### Data lines
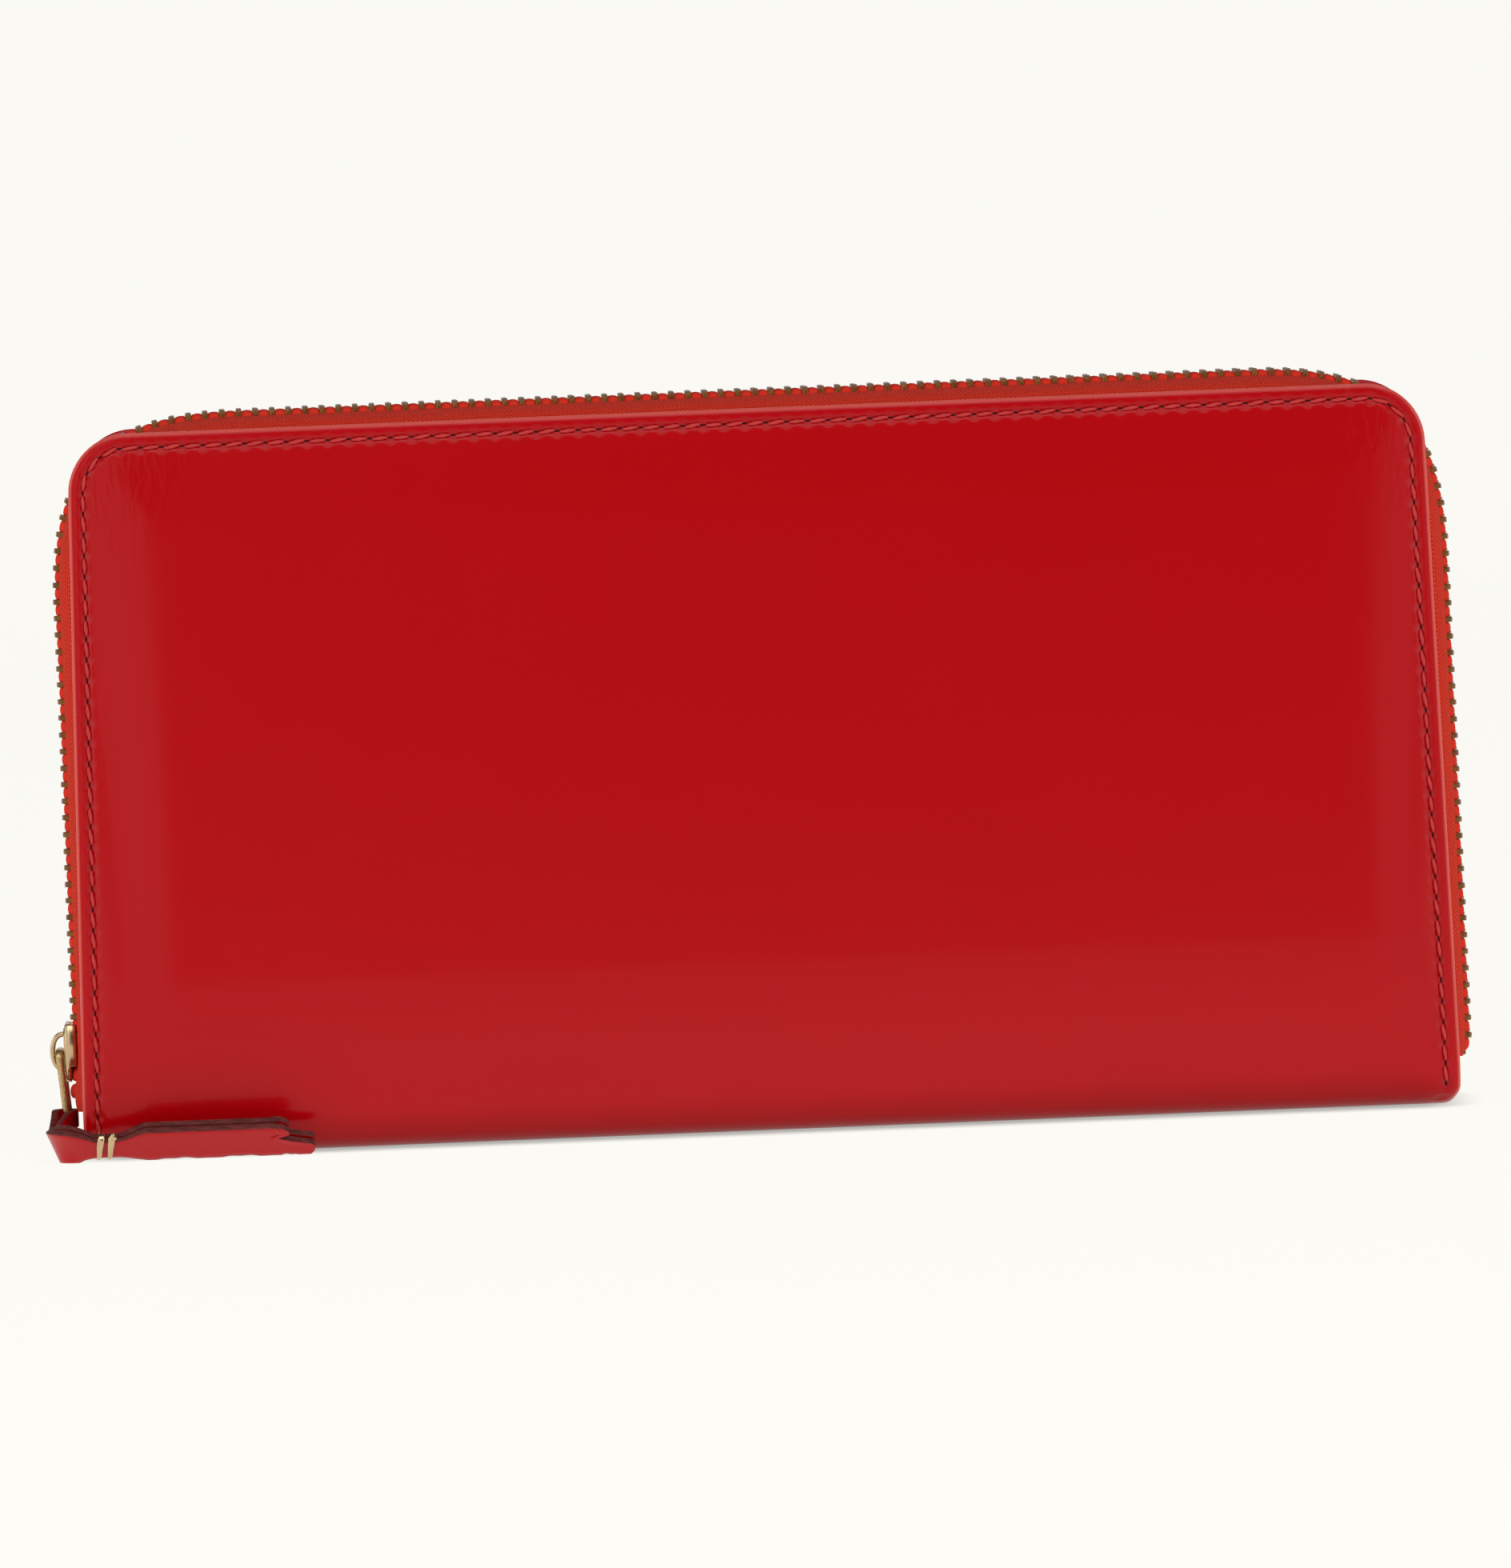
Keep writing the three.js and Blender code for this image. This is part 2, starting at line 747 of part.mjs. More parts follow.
// Flat wire wound round the strap's waist, one turn joined to the next across the front.
function pullBinding() {
  const start = turnEndX + wirePlace;
  const [front, back] = onStrap(waistThickness + 2 * wirePlay);
  const foot = waistFoot - wirePlay;
  const top = waistTop + wirePlay;
  const pieces = [];
  for (let i = 0; i < wireTurns; i++) {
    const x = start + i * wirePitch;
    const shape = new THREE.Shape();
    rectangleOn(shape, [front - wire, back + wire], [foot - wire, top + wire]);
    shape.holes.push(rectangleOn(new THREE.Path(), [front, back], [foot, top]));
    pieces.push(alongX(shape, [x, x + wireWidth]));
  }
  const link = [front - wire, front - 0.1];
  const middle = (foot + top) / 2;
  const end = start + (wireTurns - 1) * wirePitch;
  pieces.push(block([start + 0.2, end + 0.2], link, [middle - 0.6, middle + 0.6]));
  return joined(...pieces);
}

add("pull_tab", pullTab(), redLeather);
add("pull_binding", pullBinding(), brightBrass);

// ---------- coin pocket zip ----------

const coinRowFoot = coinTop + coinTapeRise + 0.3;
const coinRowTop = coinRowFoot + toothOut + rowBack + 0.1;
const coinChainHalf = coinHalf - coinChainInset;
const coinSliderStart = 0.3 - coinChainHalf - coinSliderLength / 2;
const coinPlateFoot = coinRowTop + sliderPlay;
const coinPlateTop = coinPlateFoot + 0.7;
const coinPivotHeight = coinPlateTop + ringPlay + coinPullPlate / 2;
const coinPivotX = coinSliderStart + coinSliderLength / 2;

function coinZipTape(side) {
  const outer = coinInside - glueLine;
  return block(
    [-coinChainHalf, coinChainHalf],
    depths(side, outer - coinTape, outer),
    [coinTop - coinTapeDepth, coinTop + coinTapeRise],
  );
}

function coinToothRow(side) {
  const start = coinSliderStart + coinSliderLength + 0.3;
  const shift = side === FRONT ? 0 : toothPitch / 2;
  const count = Math.floor((coinChainHalf - start - shift) / toothPitch);
  const points = [];
  for (let i = 0; i < count; i++) {
    const x = start + shift + i * toothPitch;
    points.push(new THREE.Vector2(x, coinRowTop - toothOut + cordOut));
    points.push(new THREE.Vector2(x, coinRowTop));
    points.push(new THREE.Vector2(x + toothLength, coinRowTop));
    points.push(new THREE.Vector2(x + toothLength, coinRowTop - toothOut + cordOut));
  }
  points.push(new THREE.Vector2(points.at(-1).x, coinRowFoot));
  points.push(new THREE.Vector2(start + shift, coinRowFoot));
  return standing(
    new THREE.Shape(points),
    depths(side, coinRowSplit, coinRowSplit + coinRowWidth),
  );
}

function coinSliderBody() {
  const length = [coinSliderStart, coinSliderStart + coinSliderLength];
  const half = coinRowSplit + coinRowWidth + sliderPlay;
  const lowerHalf = coinInside - glueLine - coinTape - 0.2;
  const lower = coinRowFoot - sliderPlay;
  const top = block(length, [-half, half], [coinPlateFoot, coinPlateTop]);
  const bottom = block(length, [-lowerHalf, lowerHalf], [lower - 0.7, lower]);
  const web = block(
    [coinSliderStart, coinSliderStart + 2],
    [-webThickness / 2, webThickness / 2],
    [lower - 0.1, coinPlateFoot + 0.1],
  );
  return joined(top, bottom, web);
}

function coinSliderBridge() {
  const shape = archShape(4.4, coinPullPlate + 2 * ringPlay + 0.2, 0.6);
  return standing(shape, [-0.6, 0.6]).translate(coinPivotX, 0, coinPlateTop + 0.02);
}

// A small flat pull with an eye for the bridge.
function coinPull() {
  const eye = 0.8;
  const half = coinPullWidth / 2;
  const shape = new THREE.Shape();
  shape.moveTo(-eye / 2, -half);
  shape.lineTo(coinPullLength - half, -half * 0.8);
  shape.absarc(coinPullLength - half, 0, half * 0.8, -Math.PI / 2, Math.PI / 2);
  shape.lineTo(-eye / 2, half);
  shape.closePath();
  shape.holes.push(rectangleOn(new THREE.Path(), [eye / 2, 3.4], [-0.9, 0.9]));
  const plate = lying(shape, [0, coinPullPlate]);
  return plate.translate(coinPivotX, 0, coinPivotHeight - coinPullPlate / 2);
}

for (const [word, side] of [["front", FRONT], ["back", BACK]]) {
  add(`coin_zip_${word}_tape`, coinZipTape(side), redTape);
  add(`coin_zip_${word}_teeth`, coinToothRow(side), agedBrass);
}
add("coin_slider_body", coinSliderBody(), brightBrass);
add("coin_slider_bridge", coinSliderBridge(), brightBrass);
add("coin_pull", coinPull(), brightBrass);

export default wallet;
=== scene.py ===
import math

import bmesh
import bpy
import numpy as np
from mathutils import Matrix, Vector


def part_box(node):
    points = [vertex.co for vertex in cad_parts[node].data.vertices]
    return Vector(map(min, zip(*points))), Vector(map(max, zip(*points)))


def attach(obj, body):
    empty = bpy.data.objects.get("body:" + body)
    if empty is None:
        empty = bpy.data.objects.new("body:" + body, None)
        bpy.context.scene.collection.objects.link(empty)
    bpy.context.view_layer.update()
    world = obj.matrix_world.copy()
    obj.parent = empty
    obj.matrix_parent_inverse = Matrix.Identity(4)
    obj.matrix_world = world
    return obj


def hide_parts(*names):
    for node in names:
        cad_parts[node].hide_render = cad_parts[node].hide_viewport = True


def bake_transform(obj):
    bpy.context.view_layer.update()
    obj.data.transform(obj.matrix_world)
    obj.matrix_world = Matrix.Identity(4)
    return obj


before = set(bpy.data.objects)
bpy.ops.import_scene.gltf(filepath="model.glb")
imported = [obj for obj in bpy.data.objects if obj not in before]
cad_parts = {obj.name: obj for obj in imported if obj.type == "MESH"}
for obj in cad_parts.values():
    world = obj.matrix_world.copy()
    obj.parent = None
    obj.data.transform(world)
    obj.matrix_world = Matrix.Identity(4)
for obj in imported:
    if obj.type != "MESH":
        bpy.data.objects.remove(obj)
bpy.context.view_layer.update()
bpy.context.scene.view_settings.view_transform = "Standard"

# ---------- outer hide ----------
# One sheet of glazed calf leather, 1.3 mm thick, folded round the spine to make both covers.
# Its edge is turned and rounded, a seam groove runs 2 mm inside it, and padding domes each cover.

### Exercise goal
Of the lines above, extract only those from the line with "for (const [word, side]" to the line with "obj.data.transform(obj.matrix_world)", both included, exactly as written.

### Final result
for (const [word, side] of [["front", FRONT], ["back", BACK]]) {
  add(`coin_zip_${word}_tape`, coinZipTape(side), redTape);
  add(`coin_zip_${word}_teeth`, coinToothRow(side), agedBrass);
}
add("coin_slider_body", coinSliderBody(), brightBrass);
add("coin_slider_bridge", coinSliderBridge(), brightBrass);
add("coin_pull", coinPull(), brightBrass);

export default wallet;
=== scene.py ===
import math

import bmesh
import bpy
import numpy as np
from mathutils import Matrix, Vector


def part_box(node):
    points = [vertex.co for vertex in cad_parts[node].data.vertices]
    return Vector(map(min, zip(*points))), Vector(map(max, zip(*points)))


def attach(obj, body):
    empty = bpy.data.objects.get("body:" + body)
    if empty is None:
        empty = bpy.data.objects.new("body:" + body, None)
        bpy.context.scene.collection.objects.link(empty)
    bpy.context.view_layer.update()
    world = obj.matrix_world.copy()
    obj.parent = empty
    obj.matrix_parent_inverse = Matrix.Identity(4)
    obj.matrix_world = world
    return obj


def hide_parts(*names):
    for node in names:
        cad_parts[node].hide_render = cad_parts[node].hide_viewport = True


def bake_transform(obj):
    bpy.context.view_layer.update()
    obj.data.transform(obj.matrix_world)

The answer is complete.